It Really Doesn't Matter Any More:
Yesterday I put down the second pet in a year. Like others I try to comprehend the meaning of it all. The pet, a cat named Cordial, doesn't really mean anything to anyone but me. And, after all, he is just an animal, not a human being. Maybe so, but then why do I tear up when I put a pet down and seldom tear up at human deaths?
Cordial was a kitten someone dropped off in the neighborhood where I used to live. He hung in my garage for months busy catching mice, birds, and climbing to the top of the tallest trees. He weaseled his way into the house with my two other cats, a most unwelcome addition in the eyes of one of my other cats, Irridessa. But Cordial could handle her and his behavior was exemplary, as if he understood the consequences.
I think it hurts so much when you put down a pet because they are dependent on you for their welfare. They expect you to protect them, to make things better if they are sick or hurt, to be there when they are happy or sad, hungry or cold. No matter what, they look to you for protection and in return they give you unabated affection. There probably is no other role in life where you are really the King of the Hill than in your relationship with a pet. With your pet you are never a jerk, ignorant, ugly, untalented, or a horse's ass of any ilk. Of course you are at times, but never to your pet. Other relationships blow hot and cold, are hard to keep on the same page, but the relationship with your pet is like etched in stone from the beginning.
Cordial was only sick for like three weeks at most, as it turned out from the beginning stages of plasma cell myloma. He began to lose interest in food and his energy level was a little less. Animals know when things are not right and they expect you to do something. Sometimes, early in the morning, he would meow an eerie kind of distress call and his eyes told me he needed me to do something. But something about what? He was still eating at that point. When I took him to the vet I sensed he tolerated it because he thought whatever I was doing was going to help him. But it didn't. For the first time in his life he came to me for help and I couldn't help him. Other times there was always a solution.

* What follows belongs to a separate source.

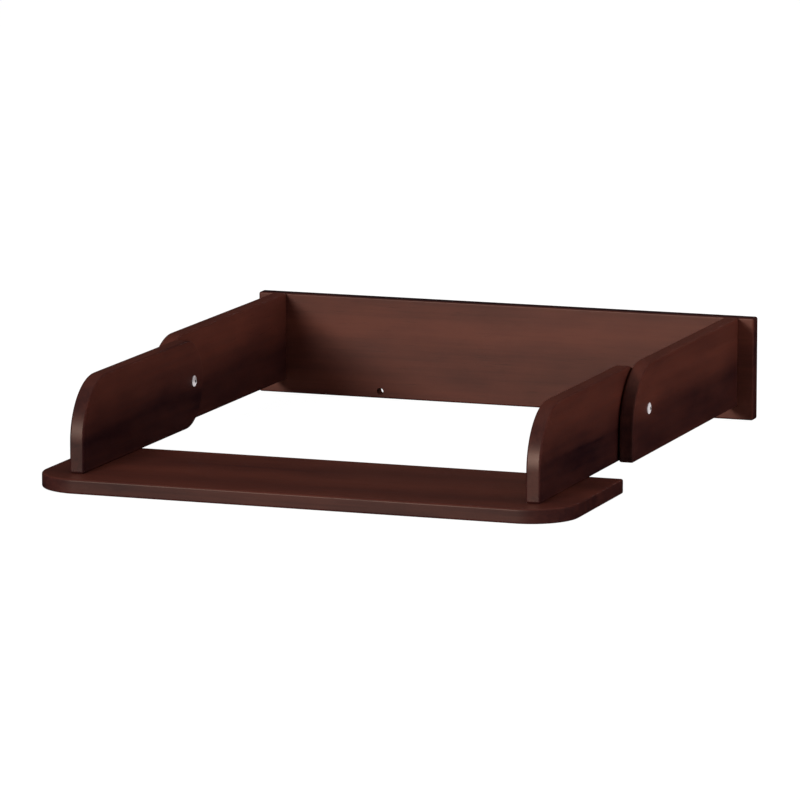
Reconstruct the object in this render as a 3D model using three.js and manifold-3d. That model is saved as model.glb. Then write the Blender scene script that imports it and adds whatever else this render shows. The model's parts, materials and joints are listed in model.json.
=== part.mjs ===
// A changing unit for a dresser top, in millimetres with +Z up and the front at -Y.
//
// The rear frame is a back panel with two rear sides. The front frame is a shelf with two front
// sides, and it folds up and back over the rear frame about one bolt on each side. The sides stand
// on the dresser top, and the shelf and the back panel's lower band lie before and behind its edge.
// The origin is on the floor under the middle of the outline, straight below the fold line.

import * as THREE from "three";
import { mergeVertices } from "three/addons/utils/BufferGeometryUtils.js";
import Module from "manifold-3d";

const wasm = await Module();
wasm.setup();

// Boards
const BOARD = 18; // thickness of every board
const WIDTH = 680; // back panel and shelf, end to end
const DEPTH = 792; // shelf's front edge to the back panel's rear face
const BARRIER = 115; // rear sides and back panel above the dresser top
const FRONT_STEP = 3; // how much lower than the rear sides the front sides are
const SIDE_INSET = 21; // back panel's ends beyond the rear sides
const SIDE_GAP = 2; // between a rear side and the front side within it
const REAR_REACH = 64; // rear sides in front of the fold line
const FRONT_TAIL = 32; // front sides behind the fold line
const FRONT_SETBACK = 37; // front sides behind the shelf's front edge
const SHELF_DEPTH = 230;
const REAR_CORNER = 80; // radius of a rear side's front top corner
const FRONT_CORNER = 75; // radius of a front side's front top corner
const SHELF_CORNER = 60; // radius of the shelf's front corners
const EDGE_ROUND = 2.5; // rounding of every long edge
const CORNER_SHARE = 1.2; // a plain corner's radius, as a share of the edge rounding
const FIXING_HOLE = 9; // holes in the back panel for the dresser's fixing screws
const FIXING_SHARE = 0.25; // fixing holes' distance from the middle, as a share of the width

// Fold line
const FOLD_CLEARANCE = 0.5; // between the folded shelf and the tops that it comes down on
const PIVOT_HEAD = 14; // diameter of a bolt's and a sleeve nut's head
const PIVOT_HEAD_HEIGHT = 2;
const PIVOT_HEAD_ROUND = 0.6;
const BOLT_SHANK = 6;
const BOLT_TIP = 0.8; // chamfer at a bolt's end
const BOLT_TIP_GAP = 1;
const SLEEVE = 9; // outer diameter of a sleeve nut's barrel
const SLEEVE_SOLID = 7; // closed length of a sleeve nut under its head
const SLEEVE_SHORT = 2; // barrel's end below the outer face
const WASHER = 18;
const SOCKET = 4; // across the flats of every hexagon socket
const PIVOT_SOCKET_DEPTH = 3;

// Connector screws and dowels
const SCREW_HEAD = 10;
const SCREW_SHANK = 7;
const SCREW_LENGTH = 50;
const SCREW_RIM = 0.8; // straight rim of a countersunk head
const SCREW_TIP = 1.5; // chamfer at a screw's end
const SCREW_RECESS = 0.4; // head below the board's face
const SCREW_SOCKET_DEPTH = 2.5;
const BACK_SCREW_EDGE = 25; // back screws from a rear side's top and bottom
const SHELF_SCREW_EDGE = 40; // shelf screws from the ends of a front side's seat
const DOWEL = 8;
const DOWEL_LENGTH = 35;
const DOWEL_COVER = 6; // wood left over a dowel's end in the thinner board
const DOWEL_CHAMFER = 0.8;
const DOWEL_FLUTE = 0.3;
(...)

Cordial could have lived for several months. Anti inflammatory drugs could have enabled him to eat food. But a pet can't talk and cats are notorious for tolerating pain in a solitary nonreactive fashion. Unlike most humans, cats like to suffer in solitude and disconnect with others around them. You simply cannot assuage their suffering with your affection for them. They prefer to suffer alone. I am not one of those who believes God is busy controlling who dies when and how, not with humans and not with any of His creations via His created evolutionary process. I can't accept reducing God to that kind of mentality.
The night before I put Cordial down he slept under the bed and didn't want to come out the next morning. If he were an outdoor cat as soon as I let him out he would have probably gone off in the woods and never have come back. That is how they like to die, alone and hidden away in some desolate spot. That is just their nature. Taking a pet in to be put down is unbearable to me. I tear up because I am the one making the decision. And I am the one who understands the finality of it all. Cordial did not. A technician put a catheter in his leg and Cordial rested on a blanket and relaxed when he realized I was there. He fixed his gaze on me trusting once again that I would make things better for him. It is that trusting look which makes me tear up. This is, after all, our final communication, and he still had that look which says we are buddies forever. But forever is now at an end. The vet asks if I need more time. I can't even talk now and just shake my head no. The decision is made, the plunger in the syringe moves in and Cordial almost instantly just stares vacantly into nowhere and the bond which Cordial thought would be forever is gone.
No one outside myself could possibly give a damn whether Cordial is alive or dead. When a human dies I did not make the decision. I wish all humans could control their own dying process. In the near future I suspect they will gain this right. Suffering is not a dictate from God as I believe God to be. But that is another story. I cry not just because I made the decision, a decision I felt saved Cordial from months of senseless bad days, but because unlike most humans, his was a lonely death, a very private goodbye between him and his Protector.
I am thankful he had no concept of death. I am glad even at that moment he thought I was going to make things better for him. He never knew otherwise, never knew that, for once, I was about to let him down. I did save him from senseless suffering and in that knowledge I feel I did my duty, kept the bond of trust to the end and ensured he had a good life right up to the end. The total package was good, the end brief and necessary to keep the bond of trust intact.
We die a little with each death of friends, family, and pets. Evolution is a process of unending changes, some of the changes beyond our control. God created that process, it is a good process, and that process gave me, by chance, a chance to be a participant. And I too, like Cordial, after a generation or two, will be erased from the memory of the living. Cordial was lucky----he never knew life is short, that he would die someday. I am glad, in the end, he never knew it was the end. Knowing that there is an end is no blessing.
The vet was kind, took me out the back door, I got in the car, drove to the racetrack where I could be alone and yet be distracted from pointless grief. You would think with time, endings would be easier, but they never are. Fortunately, with time, you cannot re-create the original emotion and reason prevails and you accept the reality. I am saved by the reality of having done the right thing---if I couldn't save Cordial I could at least prevent his suffering. I think if he could understand and talk he would say, "Thanks buddy".